= One Star Hotel =

One Star Hotel was a Philadelphia-based rock band fronted by singer-songwriter Steve Yutzy-Burkey. The band also included Daryl Hirsch, Alec Meltzer, and Rick Sieber. Steel guitarist Mike "Slo Mo" Brenner contributed to the band's recordings, an arrangement and sonic result similar to Bruce Kaphan's work with American Music Club. In a city best known for its soul and R & B artists, One Star Hotel stood out because of a sound more reminiscent of alternative country or Americana music.

Originally called Stereo Field, the band changed its name to One Star Hotel before the release of its first, self-titled album in 2003. They kept the name Stereo Field for their independent record label. A second disc, Good Morning, West Gordon was released in November 2004, garnering favorable reviews in a number of American newspapers, magazines, and web-based music sites. Tom Moon of The Philadelphia Inquirer characterized Yutzy-Burkey's musical style as "convey[ing] torn-apartnesss without even trying... transforming those overworked three chords into something almost magical again." Another reviewer, John Takiff described One Star Hotel as "the sonic equivalent of an Edward Hopper painting."
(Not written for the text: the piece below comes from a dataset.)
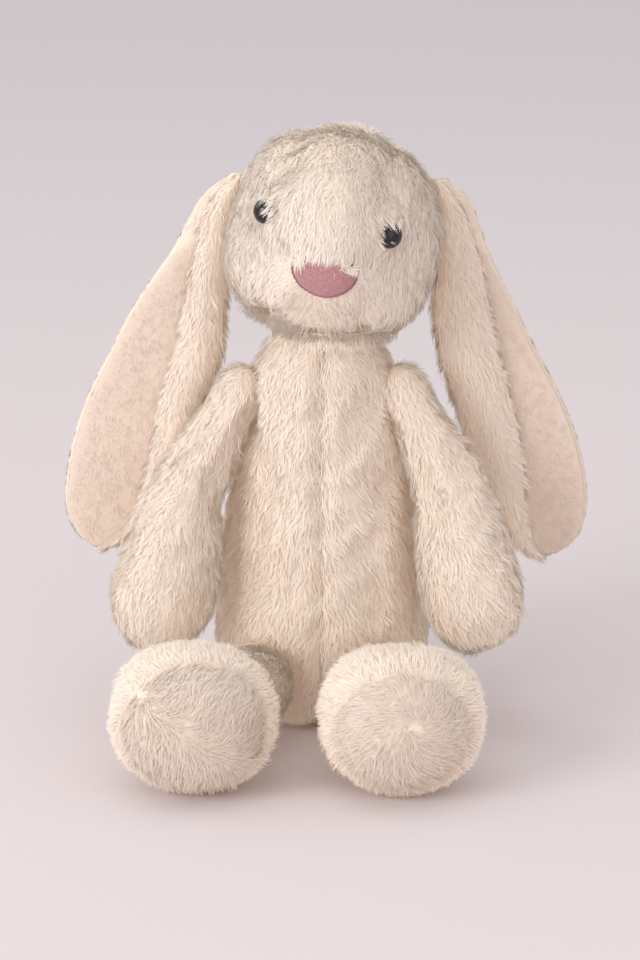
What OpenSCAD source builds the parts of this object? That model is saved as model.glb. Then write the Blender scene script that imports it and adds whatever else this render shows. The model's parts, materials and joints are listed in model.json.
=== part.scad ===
// Seated plush rabbit with drooping ears.
// The origin is the middle of the flat seat under the torso; +Z is up and the face looks along -Y.
// Left and right are those of a viewer who faces the rabbit: left is -X and right is +X.

/* [Torso] */
// Radius of the belly where it is widest
belly_r = 39.5; // [38:0.5:41]
// Height of the neck's rim above the seat
neck_z = 155; // [154:1:156]
// Radius of the flat patch that the rabbit sits on
seat_r = 27; // [25:0.5:28]

/* [Head] */
// Radius of the round of the head
head_r = 38.5; // [37.5:0.25:38.75]
// How far the muzzle stands in front of the middle of the head
muzzle_y = 44; // [42:0.5:45]
// Half the width of the gusset over the crown
gusset_half = 15.5; // [13:0.5:17]
// Diameter of the safety eyes
eye_d = 9; // [8:0.5:10]
// Sideways distance from the middle of the face to each eye
eye_x = 21.5; // [20:0.5:24]
// Width of the nose
nose_w = 23; // [20:0.5:25]

/* [Arms and legs] */
// Radius of an arm where it is sewn to the torso
shoulder_r = 12; // [10:0.5:12]
// Radius of a hand
hand_r = 18; // [16:0.5:18]
// Radius of a leg where it is sewn to the torso
hip_r = 16; // [14:0.5:17]
// Half the width of a foot
foot_half = 29; // [27:0.5:30]
// Radius of a foot, from its middle to the sole
foot_r = 26; // [24:0.5:26]

/* [Cloth and thread] */
// Thickness of the plush, its dense pile included
plush_t = 3; // [2:0.25:3.5]
// Width of the groove that a seam leaves between two panels
seam_gap = 1.2; // [1:0.1:1.6]
// Thickness of the sewing thread
thread_t = 0.7; // [0.5:0.05:0.9]

/* [Hidden] */

LEFT = -1;
RIGHT = 1;
FAR = 300;
$fn = 72;

cream = [0.95, 0.91, 0.86];
lining_peach = [0.95, 0.87, 0.81];
sole_white = [0.95, 0.93, 0.90];
nose_pink = [0.83, 0.58, 0.64];
eye_black = [0.04, 0.04, 0.05];
washer_white = [0.9, 0.9, 0.9];
thread_cream = [0.88, 0.80, 0.72];
stuffing_white = [0.97, 0.97, 0.97];
sack_white = [0.9, 0.9, 0.88];
pellet_grey = [0.8, 0.82, 0.84];
label_white = [0.98, 0.98, 0.98];

// Clearance between a cloth shell and what it holds
fit = 0.3;
// Gap around a sewn root, which holds the ring of thread
root_gap = 1.6;

// Outlines of turned shapes, as [radius, height], from the bottom of the axis to its top
torso_curve = [
    [seat_r, 0], [33.5, 4], [37.5, 13], [belly_r, 30], [38.5, 50], [35.5, 72],
    [31, 96], [27.5, 118], [26, 136], [23, 147], [13, neck_z - 2], [0, neck_z]
];
head_curve = [
    [0, -head_r], [16, -35.2], [28, -26.5], [35.5, -15], [head_r, -2], [37.5, 9],
    [33, 19.5], [25.5, 29.5], [17.5, 37], [9, muzzle_y - 1.8], [0, muzzle_y]
];
arm_curve = [
    [shoulder_r, 0], [shoulder_r + 0.2, 10], [13.5, 24], [15.6, 40],
    [hand_r - 0.5, 57], [hand_r, 69], [15.4, 80], [8.5, 87.5], [0, 90]
];
foot_curve = [
    [0, -foot_half], [13, -26.2], [21.5, -18], [25.4, -8.5], [foot_r, 0],
    [25.4, 8.5], [21.5, 18], [13, 26.2], [0, foot_half]
];

// Where the roots are sewn and where the limbs end
head_at = [5, -8, 181];
head_turn = -7;
head_roll = 10;
neck_socket_r = 42;
shoulder_at = [38.6, -8, 114];
hand_end = [[-61, -36, 33], [58, -42, 33]];
hip_at = [25, -40, 19];
foot_at = [[-44, -93, foot_r], [27, -93, foot_r]];
foot_yaw = [12, -4];
ear_at = [[-29.5, 2, 200], [41, 2, 196]];
tail_at = [0, 53, 22];
tail_r = 12;
sack_r = 27;
sack_top = 26;
ear_root_r = 5.5;

// Each ear from root to tip, as [inner x, outer x, y, height, half thickness]
left_ear = [
    [-34, -27, 2, 198, 4], [-41, -33.5, 4.5, 188, 5], [-55, -35.5, 8, 169, 6],
    [-66, -35, 11.5, 150, 6.5], [-72, -38, 12.5, 141, 6.5], [-77, -47, 13, 131, 6.5],
    [-86, -52.5, 13.5, 112, 6.5], [-92, -60.5, 14, 92, 6.5], [-94.5, -70, 14, 73, 6],
    [-91, -76, 14, 61, 4.5], [-85, -83, 14, 57, 1.5]
];
right_ear = [
    [39, 46, 2, 194, 4], [45, 52, 4.5, 184, 5], [47, 61, 8, 167, 6],
    [42, 72, 11.5, 150, 6.5], [44, 76, 12.5, 141, 6.5], [48, 80, 13, 131, 6.5],
    [54, 89, 13.5, 112, 6.5], [60.5, 95.5, 14, 92, 6.5], [68, 98.5, 14, 73, 6],
    [73, 94, 14, 58, 4.5], [81, 84, 14, 53, 1.5]
];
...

Comparisons to the Chicago-based Wilco (one of alt-country's most popular bands) often dogged One Star Hotel, although the comparisons owed less to derivativeness than to similar musical roots in the classic rock sound of The Band, Neil Young, and Big Star. One Star Hotel opened for Wilco on a tour of the Netherlands in the fall of 2005. Following the tour, a brief message announcing that One Star Hotel was "packing it in" appeared on the band's website.